Outside The Lines - Controversy Grows Over Prayer Before High School Football Games

September 3, 2000

Bob Ley, host - It is a heavenly irony that just as religion is increasingly a topic in the presidential election campaign, the almighty - or at least prayer to him - is banished from high school football pre-game ceremonies.

That may be an oversimplification. But this is an emotional topic, especially for the proponents of public prayer at football games, and especially across the American South where football and religion are twin pillars of everyday life.

We've come to this point because two families, one Mormon, the other Catholic, sued the Santa Fe, Texas, school district objecting to public pre-game prayers that were school sponsored and led by students. This summer, in a six-to-three decision, the United States Supreme Court agreed, forcing many communities to discontinue a local tradition as old as football itself.

For the past two weeks, some towns have tried an end run around the ruling using moments of silence, or including the pre-game prayer as part of the radio broadcast of the game.

But Jeremy Schaap reports from one school district where the passion for football prayer matches the anger with the high court. And the prayers do continue.

Jeremy Schaap, ESPN Correspondent - There are a few things sacred to the people of the twin towns of Batesburg and Leesville, South Carolina, the barbecue they serve at SheaLey's (ph), the football they play Friday nights, and their faith.

Schaap - When the U.S. Supreme Court struck down school-sponsored public prayer at high school football games, the local school board from Batesburg-Leesville resisted. Early last month, it passed a resolution stating that it would not, quote, "prohibit a student from voluntarily delivering an invocation or prayer before school events. Furthermore, the district will make its public address system available for any such invocation or prayer."

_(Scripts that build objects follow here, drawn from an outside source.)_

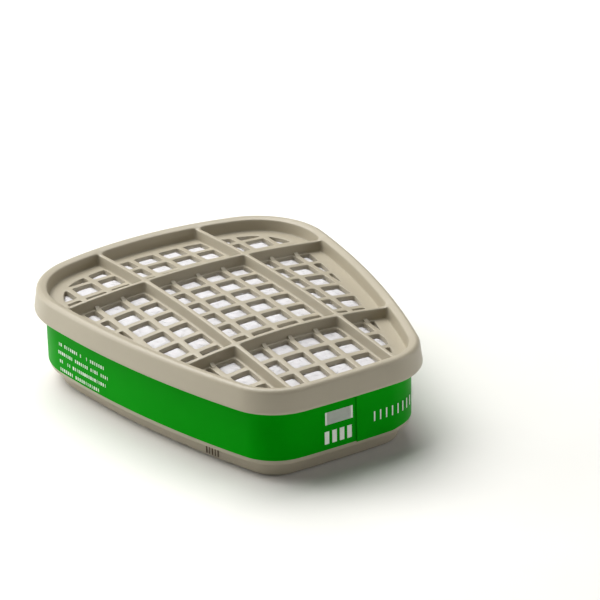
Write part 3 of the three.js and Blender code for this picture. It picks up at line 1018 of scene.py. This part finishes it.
film = Finish("green_film", Specular_IOR_Level=0.04, Specular_Tint=(0.02, 1, 0.12, 1))
film_place = film.place()
ink_cloud = film.noise(film_place, 70.0, 3.0)
film.feed("Base Color", film.blend(ink_cloud, (0.0003, 0.25, 0.001, 1), (0.0006, 0.31, 0.003, 1)))
film.feed("Roughness", 0.36 + 0.12 * film.noise(film_place, 260.0))
upright = film.node("ShaderNodeMapping", {}, {"Vector": film_place, "Scale": (1, 1, 0.25)})
film.feed("Normal", film.bump(film.noise(upright, 120.0), 0.12, 0.0004))
label_piece = label.piece("green_label", film.material)
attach(label_piece, "root")
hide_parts("label_band")


# ---- The printing: pale ink on the film. Plain bars stand where the real label carries text: four fine
# lines on the left side, a block and a heavy row left of the seam, and an open row to the right of it.
# They hold no lettering.
printing = Recipe("printed_row", Mark=0.001, Pitch=0.0015, Height=0.001, Depth=0.00005, Keep=0.85,
                  Shortest=0.6, Seed=3)
path = printing.node("GeometryNodeMeshToCurve", {}, {0: Wire(printing, printing.given.outputs["Geometry"])})
spots = printing.node("GeometryNodeResampleCurve", {"mode": "LENGTH"}, {
    "Curve": path, "Length": printing.size("Pitch")})
tangent = printing.node("GeometryNodeInputTangent", {}, {})
facing = printing.node("FunctionNodeAlignRotationToVector", {"axis": "X"}, {"Vector": tangent})
bar = printing.node("GeometryNodeMeshCube", {}, {
    "Size": printing.vector(printing.size("Mark"), printing.size("Depth"), printing.size("Height"))})
kept = printing.node("FunctionNodeRandomValue", {"data_type": "BOOLEAN"}, {
    "Probability": printing.size("Keep"), "Seed": printing.size("Seed")}, 3)
width = printing.node("FunctionNodeRandomValue", {"data_type": "FLOAT"}, {
    2: printing.size("Shortest"), 3: 1.0, "Seed": printing.size("Seed") + 1}, 1)
rows = printing.node("GeometryNodeInstanceOnPoints", {}, {
    "Points": spots, "Selection": kept, "Instance": bar, "Rotation": facing,
    "Scale": printing.vector(width, 1.0, 1.0)})


def ink(name, colour, lighter):
    finish = Finish(name, Roughness=0.5, Specular_IOR_Level=0.2)
    where = finish.place()
    finish.feed("Base Color", finish.blend(finish.noise(where, 1500.0), colour + (1,), lighter + (1,)))
    return finish.material


printing.close(rows, ink("pale_ink", (0.72, 0.78, 0.70), (0.85, 0.88, 0.82)))
print_inset, left_side_x = label_inset - 0.02, -20


def row_path(inset, start_x, reach, height):
    """A level row on the wall that starts at a place on the narrow end."""
    return [(p.x, p.y, height) for p in along_outline(inset, start_x, reach, 0.5)[0]]


def row_mesh(name, rows_of_points):
    points, edges = [], []
    for row in rows_of_points:
        start = len(points)
        points.extend(row)
        edges.extend((start + i, start + i + 1) for i in range(len(row) - 1))
    return seed_mesh(name, points, edges)


def printed(name, rows_of_points, **sizes):
    piece = printing.grow(name, row_mesh(name + "_path", rows_of_points), **sizes)
    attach(piece, "root")
    return piece


def side_row(start_y, end_y, height):
    """A row on the left side between two places along the length."""
    whole = [p for p in along_outline(print_inset, seam_x, girth, 0.5)[0] if p.x < left_side_x]
    return [(p.x, p.y, height) for p in whole if end_y <= p.y <= start_y]


printed("fine_lines", [
    side_row(26.5, 6.3, 14.0), side_row(26.0, 4.6, 11.6), side_row(25.6, 5.6, 9.2),
    side_row(25.4, 8.6, 6.9)], Mark=0.00058, Pitch=0.00084, Height=0.0009, Keep=0.88, Shortest=0.3)
printed("heavy_row_high", [row_path(print_inset, -2.5, 0.6, 14.3)],
        Mark=0.0074, Pitch=0.004, Height=0.0034, Keep=1.0, Shortest=1.0)
printed("heavy_row_low", [row_path(print_inset, -5.7, 6.6, 9.1)],
        Mark=0.0013, Pitch=0.0021, Height=0.0034, Keep=1.0, Shortest=1.0)
printed("open_row", [row_path(print_inset - seam_lift, 7.9, 18.5, 11.2)],
        Mark=0.00038, Pitch=0.0018, Height=0.0027, Keep=1.0, Shortest=1.0)


# ---- The batch ticks: a few brown ink bars, jetted on the foot near the narrow end. They are dark and
# slightly uneven, as marks sprayed on bare plastic are. They grow as the printed rows do, in brown ink.
tick_inset, tick_start, tick_end, tick_height = base_inset - 0.14, -25.7, -29.3, 2.3
tick_spots = [p for p in along_outline(tick_inset, seam_x, girth, 0.25)[0]
              if p.x < left_side_x and tick_end <= p.y <= tick_start]
printing.close(rows, ink("brown_ink", (0.035, 0.022, 0.012), (0.09, 0.06, 0.035)))
printed("batch_ticks", [[(p.x, p.y, tick_height) for p in tick_spots]],
        Mark=0.00042, Pitch=0.00076, Height=0.0029, Keep=1.0, Shortest=0.6)
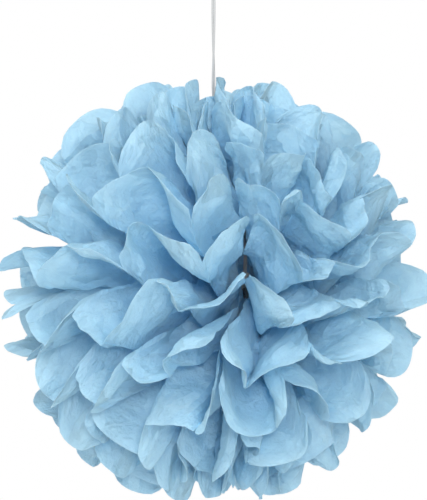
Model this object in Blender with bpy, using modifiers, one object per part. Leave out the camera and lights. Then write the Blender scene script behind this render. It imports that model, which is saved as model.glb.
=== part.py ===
"""Tissue paper pom pom, hung on a string.

Ten sheets of tissue are laid in a stack, pleated together into one strip, cut round
at both ends, tied round the middle with wire and pulled apart, five sheets up and
five down, until the two fans of every sheet close into a ball.

Metres, +Z up. The stack's axis is Z, the strip lay along X, and the seam between the
left and the right fans faces -Y and +Y. The origin is the point inside the top of the
string's loop that rests on a hook, so the ball's centre is HANG_DROP below it.
"""
import math

import bmesh
import bpy
import numpy as np
from mathutils import Vector

# Stack of tissue
SHEET_COUNT = 10
PLEAT_COUNT = 7
PANEL_COUNT = 2 * PLEAT_COUNT
PANEL_WIDTH = 0.050
BALL_RADIUS = 0.1965
SHEET_THICKNESS = 0.0004
SCALLOP_DEPTH = 0.018
PETAL_VARIATION = 0.05
TOP_LATITUDE = math.radians(71.5)
SEAM_ANGLE = math.radians(0.8)

# Waist where the strip is tied
WAIST_HALF_LENGTH = 0.007
BUNDLE_HALF_WIDTH = 0.0045
BUNDLE_HALF_HEIGHT = 0.0056
TIE_OFFSET = 0.030

# Clearance between pieces, and between the strands of a twist
PIECE_GAP = 0.0003

# Tie wire
WIRE_DIAMETER = 0.0016
WIRE_TURNS = 2
WIRE_PITCH = 0.0028
WIRE_CLEARANCE = 0.0010
TAIL_LENGTH = 0.026
TAIL_TWISTS = 1.0

# String
STRING_DIAMETER = 0.0038
HANG_DROP = 0.320
LOOP_LENGTH = 0.036
LOOP_WIDTH = 0.014
KNOT_DIAMETER = 0.0085

# Colours, linear
TISSUE_BLUE = (0.36, 0.62, 0.84, 1.0)
WIRE_GREY = (0.20, 0.21, 0.20, 1.0)
STRING_WHITE = (0.80, 0.80, 0.78, 1.0)

# Rows of the flat sheet from the waist to the cut end, as shares of its half length
ROWS = (0.0, 0.15, 0.36, 0.6, 0.84, 1.0)
# The columns are one to a pleat at the waist and split in two at each of these rows
SPLIT_FROM = (0.36, 0.84, 1.0)


def clear_scene():
    for item in list(bpy.data.objects):
        bpy.data.objects.remove(item, do_unlink=True)


def make_collection(name):
    collection = bpy.data.collections.new(name)
    bpy.context.scene.collection.children.link(collection)
    return collection


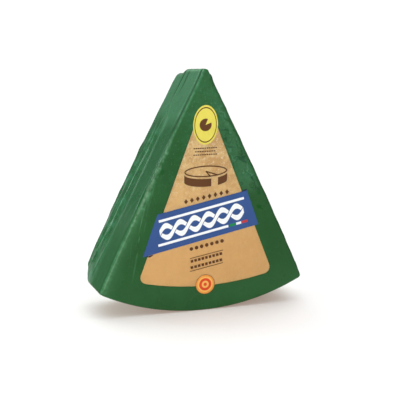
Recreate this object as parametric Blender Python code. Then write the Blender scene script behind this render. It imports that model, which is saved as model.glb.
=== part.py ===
"""A one-kilogram wedge of hard cheese, vacuum packed in a green printed film.

The wedge stands on its curved rind with the tip up. The film hugs the cheese, so its outside is the wedge
with rounded edges, pleats along the cut sides, a folded tip and folded lower corners. A clear window in the
front of the film shows the cheese. Metres, +Z up; the front faces -Y. The origin is in the middle of the flat
spot on the rind that the wedge stands on.
"""

import math
from collections import namedtuple

import bmesh
import bpy
import numpy as np

# The wrapped wedge
CUT_LENGTH = 0.1975  # along a cut side, from the line where the two cuts would meet to the rind
HALF_ANGLE = math.radians(26.0)
RIND_RADIUS = 0.1885
THICKNESS = 0.050
EDGE_ROUND = 0.0024
FOOT_DEPTH = 0.0004  # how far the rind is pressed flat where the wedge stands

# The tip is blunt: the film flares round it, and its top slopes down to the back with one step
TIP_BLUNT = 0.0026  # below the line where the two cuts would meet, at the front
TIP_FLARE = 0.0019
TIP_FLARE_LENGTH = 0.0060
TIP_SLOPE = 0.140
TIP_STEP = 0.0031
TIP_STEP_Y = 0.0125
TIP_STEP_HALF = 0.002

# Bulges of the cut sides and of the back
BOW = 0.0015
LEFT_BACK_BOW = 0.0033  # at the back of the left side
BOW_LEAN = 1.3  # over 1, it is deepest below the middle
BOW_FULLNESS = 0.7  # under 1, it is fuller than a plain arc
BACK_BELLY = 0.0003
BELLY_LOW, BELLY_HIGH = 0.05, 0.12  # whole between these heights
BELLY_TOP = 0.19

# How deep the film folds the two lower back corners flat, and the way the folds face
LEFT_FOLD = 0.0078
RIGHT_FOLD = 0.0040
FOLD_ASIDE, FOLD_BACK, FOLD_DOWN = 0.55, 0.65, 0.52

# Film and cheese. The real film is 0.1 mm thick, and it is thickened inwards here
WALL = 0.0010
GAP = 0.0003

# Clear window in the front of the film
WINDOW_X = 0.0010
WINDOW_TOP = 0.1500
WINDOW_TOP_WIDTH = 0.0174
WINDOW_SPREAD = 0.400  # half-width gained for each metre down
WINDOW_LOWEST = 0.0210
WINDOW_SAG = 0.0072  # how far the curved lower edge hangs below its ends
WINDOW_BEVEL = 0.0060  # start of the round lower corners, from the corner
WINDOW_CORNER_CUTS = 6
WINDOW_FOOT_CUTS = 10

# Points round the tip, along each cut side and along the rind; rings on each face, and across the side
Divisions = namedtuple("Divisions", "tip cut rind face side")
OUTSIDE = Divisions(tip=6, cut=30, rind=30, face=6, side=28)
INSIDE = Divisions(tip=3, cut=10, rind=16, face=2, side=5)
CROWDING = 0.6  # 0 spaces the points evenly, and nearer 1 they crowd towards the edges
FACE_CROWDING = 1.8  # over 1, the rings on a face crowd towards its edge
ROUNDING_ROUNDS = 12
LEAST_PUSH = 0.3  # keeps a point between two opposite faces from being thrown far
SMOOTH_ANGLE = math.radians(40)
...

Ralph Kennedy, Jr., Chairman, Lexington County School District Three - I think what's important is that students have the ability to have the freedom of expression. They're guaranteed that under the constitution, just like you are, just like I am. And we want them to recognize that.

Schaap - Two weeks later, on the eve of the first football game of the season, the board amended the resolution to allow students also to address secular topics. The policy now states that students have a right to speak, quote, "religiously or otherwise."

Kennedy - We're giving them this open public forum to use the school system to address if they choose to do so.

Unidentified Female - Heavenly Father, we thank you for this day and allowing us to go...

Schaap - The school board says it will allow up to three students, one minute each, to address the crowds before Panther home games, that they will be selected on a first-come-first-serve basis, and that they can say whatever they want as long as their comments are not disruptive.

Through two games, three of the four students who've spoken have offered prayers.

Laverne Neal, Executive Director, South Carolina American Civil Liberties Union - We feel that it's a violation of the 1st Amendment. And it's a direct violation of the Santa Fe U.S. Supreme Court decision that was passed in June.

Schaap - Laverne Neal is the executive director of the South Carolina chapter of the American Civil Liberties Union. She says that by providing a forum for prayer, the school is in effect establishing religion in violation of the 1st Amendment and a large body of Supreme Court decisions.

Neal - It's clear that their decision is to endorse and to advance religion over other types of beliefs or no beliefs.

Schaap - The intent is not to allow students to pray.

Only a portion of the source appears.